Take Chinatown. It was always meant for Jack Nicholson. Writer Robert Towne wrote with Jack's voice in mind - that's largely why the lines sound so personal. Then Faye Dunaway was added to the mix and director Roman Polanski determined to make Dunaway feel uneasy, an outcast on the very male set. She became a little more paranoid or difficult - all of which helped the chemistry she had with Jack. In the first half of the film she treats him like dirt; in the second she can't get enough of him. Now we're cooking. Then add John Huston andgive him the line - to Jack - "Are you sleeping with my daughter, Mr Gittes?", when Jack and Huston know that Jack is sleeping with Huston's actual daughter, Anjelica. Then find the right clothes and the right settings for Chinatown. Then be bold enough at the last moment to dump one score (because it's wrong) and get Jerry Goldsmith to do a fresh score so right that it enhances every emotion, every trace of sour nostalgia and says this is a tragedy, not just a film noir.

This is another way of stressing how collaborative every film needs to be, or how far someone - often the director, but not always - needs to share his vision with so many other willing assistants. Consider The Godfather. Why is it so good? Yes, it's a compelling story well told, the structure of the film and the dialogue are beautiful, the photography by Gordon Willis, the design by Dean Tavoularis and the music by Nino Rota are perfect. Plus, Brando simply is Vito Corleone. Agreed, but largely because he is that character in the film as we have it, shutting out all other possibilities. Remember that Frank Sinatra, Robert Mitchum and many others wanted that part.
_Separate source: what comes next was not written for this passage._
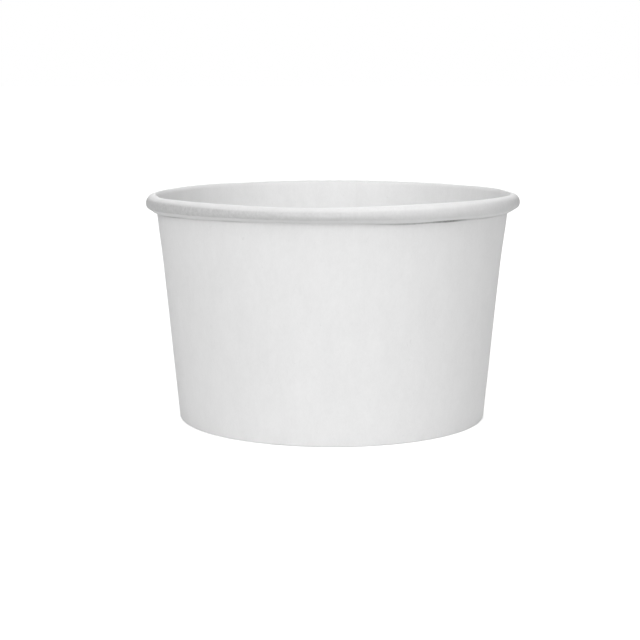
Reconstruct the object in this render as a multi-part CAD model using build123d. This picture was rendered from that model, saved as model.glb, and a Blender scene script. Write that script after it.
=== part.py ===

Then look at the next level of characters: don't James Caan, John Cazale, Al Pacino and Talia Shire feel like brothers and sisters? Aren't they, along with Robert Duvall, a group of people who regarded Brando as their father figure as an actor - not just their dad at the Corleone dinner table? Then, wider still, look at all the small parts in The Godfather. It is not just that they are well cast; it is that they seem to inhabit one world. You should give credit to Francis Ford Coppola, to the script, to Mario Puzo - and to Fred Roos, one of Hollywood's great casting directors. No part feels small. And yet before Pacino clinched Michael, it could have been Jack Nicholson, Warren Beatty or Dustin Hoffman.

If you doubt the role of luck, just remember Apocalypse Now, where Harvey Keitel was first cast as Captain Willard. They shot a couple of weeks, and then Roos and Coppola put their heads together and agreed that Keitel - a terrific actor - was chemically wrong. Something in his manner or being was too fixed, too fierce, and they wanted Willard to be numb, open, vacant. So Keitel was released and Martin Sheen was hired. The time available for making that kind of correction is short. Go two weeks too far and you end up with a movie ruined or led astray by a casting decision.
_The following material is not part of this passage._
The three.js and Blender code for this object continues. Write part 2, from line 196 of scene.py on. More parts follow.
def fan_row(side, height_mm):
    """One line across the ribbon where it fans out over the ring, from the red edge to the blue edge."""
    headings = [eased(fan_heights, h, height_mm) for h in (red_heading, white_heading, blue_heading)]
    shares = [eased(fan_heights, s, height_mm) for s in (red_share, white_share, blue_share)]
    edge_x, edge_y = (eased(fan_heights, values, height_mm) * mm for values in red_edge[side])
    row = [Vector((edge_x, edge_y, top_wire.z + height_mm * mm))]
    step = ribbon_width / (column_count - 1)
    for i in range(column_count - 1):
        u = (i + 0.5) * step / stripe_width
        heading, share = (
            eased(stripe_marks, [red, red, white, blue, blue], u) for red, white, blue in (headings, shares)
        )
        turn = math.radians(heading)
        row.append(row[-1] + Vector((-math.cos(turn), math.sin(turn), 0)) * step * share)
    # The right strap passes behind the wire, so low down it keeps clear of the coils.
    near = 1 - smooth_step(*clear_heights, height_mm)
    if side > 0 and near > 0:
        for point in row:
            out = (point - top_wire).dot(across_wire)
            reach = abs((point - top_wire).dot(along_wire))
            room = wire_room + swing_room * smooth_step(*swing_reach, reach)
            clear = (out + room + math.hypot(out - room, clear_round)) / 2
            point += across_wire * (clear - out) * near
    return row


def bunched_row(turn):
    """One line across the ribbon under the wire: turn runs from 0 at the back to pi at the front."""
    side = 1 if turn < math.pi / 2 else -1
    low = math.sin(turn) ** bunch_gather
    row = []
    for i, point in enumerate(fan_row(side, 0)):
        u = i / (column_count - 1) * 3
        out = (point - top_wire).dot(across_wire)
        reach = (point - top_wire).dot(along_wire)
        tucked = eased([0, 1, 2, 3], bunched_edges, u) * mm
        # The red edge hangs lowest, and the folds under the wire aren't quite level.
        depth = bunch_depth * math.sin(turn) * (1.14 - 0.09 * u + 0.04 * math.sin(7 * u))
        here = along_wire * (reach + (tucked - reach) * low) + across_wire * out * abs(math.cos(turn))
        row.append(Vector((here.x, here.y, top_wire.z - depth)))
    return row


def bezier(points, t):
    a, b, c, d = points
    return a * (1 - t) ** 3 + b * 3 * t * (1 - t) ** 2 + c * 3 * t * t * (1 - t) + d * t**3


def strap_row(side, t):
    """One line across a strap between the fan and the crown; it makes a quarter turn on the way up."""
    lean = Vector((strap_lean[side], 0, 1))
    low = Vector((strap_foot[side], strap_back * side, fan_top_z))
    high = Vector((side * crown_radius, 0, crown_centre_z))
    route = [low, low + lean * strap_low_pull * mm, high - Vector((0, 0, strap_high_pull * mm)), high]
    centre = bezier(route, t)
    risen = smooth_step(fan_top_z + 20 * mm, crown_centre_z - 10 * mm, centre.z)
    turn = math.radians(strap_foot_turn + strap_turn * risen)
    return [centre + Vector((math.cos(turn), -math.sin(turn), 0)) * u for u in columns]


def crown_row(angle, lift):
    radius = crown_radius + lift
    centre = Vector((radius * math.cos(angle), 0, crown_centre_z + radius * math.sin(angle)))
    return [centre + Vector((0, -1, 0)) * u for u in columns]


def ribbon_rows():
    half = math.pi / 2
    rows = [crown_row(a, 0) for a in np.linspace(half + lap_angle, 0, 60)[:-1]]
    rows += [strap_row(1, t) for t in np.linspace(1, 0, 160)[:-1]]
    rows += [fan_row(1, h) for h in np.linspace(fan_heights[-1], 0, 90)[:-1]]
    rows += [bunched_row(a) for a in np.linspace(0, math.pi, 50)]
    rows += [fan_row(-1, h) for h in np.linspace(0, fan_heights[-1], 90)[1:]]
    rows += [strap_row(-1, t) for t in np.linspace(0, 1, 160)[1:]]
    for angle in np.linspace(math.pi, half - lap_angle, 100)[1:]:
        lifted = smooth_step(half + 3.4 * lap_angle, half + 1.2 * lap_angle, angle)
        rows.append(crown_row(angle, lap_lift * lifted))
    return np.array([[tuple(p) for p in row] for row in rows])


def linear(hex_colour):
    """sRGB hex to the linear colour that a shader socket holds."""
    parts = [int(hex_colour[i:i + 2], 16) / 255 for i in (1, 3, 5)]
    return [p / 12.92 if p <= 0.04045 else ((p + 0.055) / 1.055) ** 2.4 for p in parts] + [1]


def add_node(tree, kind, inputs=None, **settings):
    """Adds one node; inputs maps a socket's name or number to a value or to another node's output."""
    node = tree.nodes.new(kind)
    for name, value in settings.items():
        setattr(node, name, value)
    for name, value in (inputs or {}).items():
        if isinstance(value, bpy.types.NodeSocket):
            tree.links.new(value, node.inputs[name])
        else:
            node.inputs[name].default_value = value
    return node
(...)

Just as Brando had been ideal in The Godfather, one can argue that he was a dead end in Apocalypse Now - too gross, too much of a black hole, too unwilling to play it Coppola's way. Suppose Colonel Kurtz had been Robert Duvall as he appears earlier in the film - insanely militaristic. A force that requires a massive, dramatic struggle, instead of the gloomy philosophising with which the picture ends. Duvall (a Coppola favourite) would have fallen on that role like a tiger with raw meat.

The alleged chemistry of Richard Burton and Elizabeth Taylor betrayed as many films as it helped. Cleopatra, The Sandpiper and Boom were duds, but unexpectedly in Who's Afraid Of Virginia Woolf? the teaming sprang to life, perhaps because it traded on the quarrelling that was so much a part of their real relationship.
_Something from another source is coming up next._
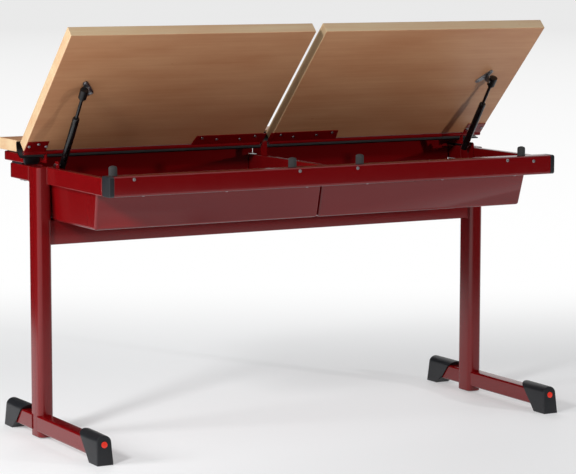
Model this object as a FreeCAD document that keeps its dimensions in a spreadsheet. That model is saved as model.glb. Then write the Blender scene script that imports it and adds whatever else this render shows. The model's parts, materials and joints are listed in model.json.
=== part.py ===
import FreeCAD, Part
import math
import os

import Sketcher

# Double school desk. X runs along the desk with the user's right positive, Y runs from the user to the back,
# Z is up. The origin is on the floor, midway between the screw heads on the beam and the back of the feet.
# The lids are drawn open, as they rest on their gas springs.

SIZES = {
    # whole desk
    "desk_length": 1300,
    "desk_height": 710,
    # wooden boards
    "board_thickness": 28,
    "board_edge_radius": 2,
    "lid_gap": 28,
    "lid_overhang": 11,
    "lid_depth": 397,
    "lid_open_angle": 45,
    "panel_gap": 40,
    "panel_depth": 107,
    # hinge line, below the underside of a closed lid
    "hinge_setback": 6,
    "hinge_drop": 0.5,
    "hinge_shaft_radius": 3,
    "hinge_running_gap": 0.05,
    "hinge_barrel_radius": 5,
    "hinge_end_gap": 0.5,
    "hinge_shaft_setback": 2,
    "leaf_thickness": 2,
    "inner_leaf_start": 4,
    "inner_leaf_length": 188,
    "inner_leaf_taper": 6,
    "inner_leaf_reach": 37,
    "outer_leaf_reach": 40,
    "barrel_end_setback": 2,
    "end_lug_thickness": 3,
    "lug_half_depth": 5.4,
    "end_lug_height": 10,
    "end_lug_lap": 18,
    "end_lug_lift": 2,
    "centre_lug_width": 12,
    # steel tubes of the frame
    "frame_end_gap": 42,
    "tube_wall": 2,
    "beam_depth": 41,
    "beam_height": 47,
    "beam_corner_radius": 6,
    "beam_cap_length": 12,
    "rail_height": 41,
    "rail_width": 20,
    "rail_corner_radius": 3,
    "rear_beam_gap": 64,
    "rear_beam_depth": 25,
    "column_overlap": 13,
    "column_width": 38,
    "column_lead": 45,
    "column_depth": 59,
    "column_corner_radius": 9,
    "column_top_radius": 3,
    "column_foot_gap": 3,
    "column_plug_height": 12,
    "arm_height": 36,
    "arm_length": 99,
    "gusset_thickness": 6,
    "gusset_depth": 14,
    "gusset_height": 77,
    "stretcher_height": 59,
    "stretcher_depth": 30,
    # upper side rails that carry the rear panel
    "upper_rail_end_gap": 17,
    "upper_rail_width": 40,
    "upper_rail_height": 22,
    "upper_rail_lead": 2,
    "upper_rail_length": 111,
    "pad_height": 4,
    "pad_inset": 2,
    "pad_length": 60,
    "strip_height": 6,
    "strip_inset": 3,
    "strip_length": 100,
    # plastic caps in tube ends
    "small_cap_length": 4,
    "nose_cap_length": 6,
    "nose_drop": 3,
    "spigot_length": 18,
    "spigot_fit": 0.2,
    "cap_edge_radius": 1,
    # feet
    "foot_offset": 3.5,
    "foot_rear_reach": 150,
    "foot_width": 35,
    "foot_height": 40,
    "foot_bottom": 16,
    "foot_corner_radius": 5,
    "foot_cap_width": 41,
    "foot_cap_height": 68,
    "foot_cap_start": 12,
    "front_cap_top_length": 110,
    "front_cap_bottom_length": 70,
    "rear_cap_top_length": 118,
    "rear_cap_bottom_length": 66,
    "foot_cap_shoulder": 8,
    "foot_cap_edge_radius": 5,
    "foot_cap_end_wall": 18,
    "foot_plug_radius": 7.5,
    "foot_plug_depth": 6,
    "foot_plug_recess": 0.4,
    "foot_plug_height": 47,
    # sheet metal trays
    "tray_sheet": 1.2,
    "tray_depth": 87,
    "tray_seam": 1.6,
    "tray_side_inset": 15,
    "tray_side_draft": 5,
    "tray_shelf": 60,
    "tray_front_slope": 22,
    "tray_back_gap": 18,
    "tray_back_slope": 15,
    "tray_corner_radius": 7,
    "tray_flange_lap": 19,
    "tray_side_gap": 1,
    "tray_back_rise": 18,
    "tray_plate_gap": 2,
    # pencil trough between the lids and the rear panel
    "trough_radius": 32,
    "trough_wall": 3,
    "trough_drop": 10,
    "trough_lip": 6,
    # lid buffers
    "buffer_radius": 10,
    "buffer_gap": 0.3,
    "buffer_taper": 1,
    "buffer_stem_radius": 3,
    # screws
    "screw_head_radius": 4,
    "screw_head_height": 2.4,
    "screw_head_taper": 1.2,
    "screw_shank_radius": 2,
    "screw_hole_gap": 0.1,
    "beam_screw_length": 9,
    "beam_screw_height": 39,
    "end_screw_height": 34,
    "hinge_screw_length": 18,
    "tray_screw_length": 10,
    "rail_bolt_radius": 4,
    "rail_bolt_head_radius": 7,
    "rail_bolt_head_height": 5,
    "rail_bolt_end_margin": 4,
    # gas springs
    "strut_gap": 18.5,
    "strut_foot_lead": 5,
    "strut_foot_rise": 5,
    "strut_lid_reach": 226.3,
    "strut_lid_drop": 17,
    "ball_radius": 5,
    "ball_running_gap": 0.05,
    "neck_radius": 2.6,
    "socket_radius": 8,
    "socket_back": 9,
    "socket_front": 14,
    "socket_mouth_radius": 4,
    "cylinder_radius": 7.5,
    "cylinder_length": 127,
    "cylinder_wall": 1.5,
    "cylinder_end_wall": 5,
    "rod_radius": 4,
    "rod_running_gap": 0.05,
    "piston_radius": 5.9,
    "piston_length": 8,
    "piston_inset": 9,
    "upper_ball_radius": 4,
    "upper_cavity_radius": 8.3,
    "upper_mouth_radius": 7,
    "upper_socket_radius": 10,
    "upper_socket_back": 10.5,
    "upper_socket_front": 13,
    "foot_lug_thickness": 3,
    "foot_lug_depth": 20,
    "foot_lug_fall": 31,
    "foot_lug_rise": 9,
    "stud_head_radius": 4,
    "stud_head_height": 3,
    "lid_bracket_gap": 11,
    "lid_bracket_thickness": 2,
    "lid_bracket_ear_depth": 20,
    "lid_bracket_ear_drop": 8,
    "lid_bracket_lead": 27.3,
    "lid_bracket_tail": 26.7,
    "lid_bracket_width": 41,
}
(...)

Some actors excel in certain scenes or situations, and freeze up in others. Robert De Niro may have been one of our greatest screen actors, but how many love scenes with him can you remember, let alone treasure? (Okay, with Cathy Moriarty briefly in Raging Bull - but the real chemistry there is between De Niro and Joe Pesci.) Judy Garland was an uneasy actress in dramatic scenes, unless she had to look after someone more vulnerable. No one ever found her over-solicitous in life, but in Meet Me in St Louis (with young sister Margaret O'Brien) and in A Star is Born (with collapsing husband James Mason) her warmth has not died yet. For a decade Bogart was a screen villain, passable yet not at ease and less than a star. Then someone shifted his casting chemistry slightly - he became a tough, stoic loner, and he was a lock for the rest of his career. He had found what he was meant to do.

AND THERE WE come to the most mysterious and potent chemistry of all, the one that may exist between a performer and the camera. To praise the mystique itself, film people have always claimed that the camera loves some people and not others. Ostensibly, that seems like nonsense. Faces are alike; the light is uniform; a smile is just a smile - isn't it?

Many of us are wary of being photographed. We tense up. We hold ourselves against the scrutiny or the invasion. We become grim or shrill in our look. We give nothing away. And, in life, we are probably more trained in concealing our feelings than in revealing them.

But there is a type of person, not necessarily an actor, who enjoys being photographed, because he or she reckons that revelation is their strength. They regard the camera as a friend, or a lover even. Nicole Kidman takes a positive pleasure - something not far from a passion - in being photographed. Marilyn Monroe had a similar rapport with the still camera. She was not always as happy with movie cameras, but the ethos of the still seemed to move her; it was her hope to be a radiant self for just a split second.

Far-fetched? Try photographing different people and soon enough you will notice this difference. With luck, you will find someone whose whole being starts to expand when a camera is studying them. As Josef von Sternberg told Marlene Dietrich - one of those icon faces - just look at the light and think of nothing. The result was seven films - from The Blue Angel to The Devil is a Woman - that live in film history. The process was some kind of chemistry, but it was a model for another radiance and reaction - our faces, lit up by the screen, changed by it.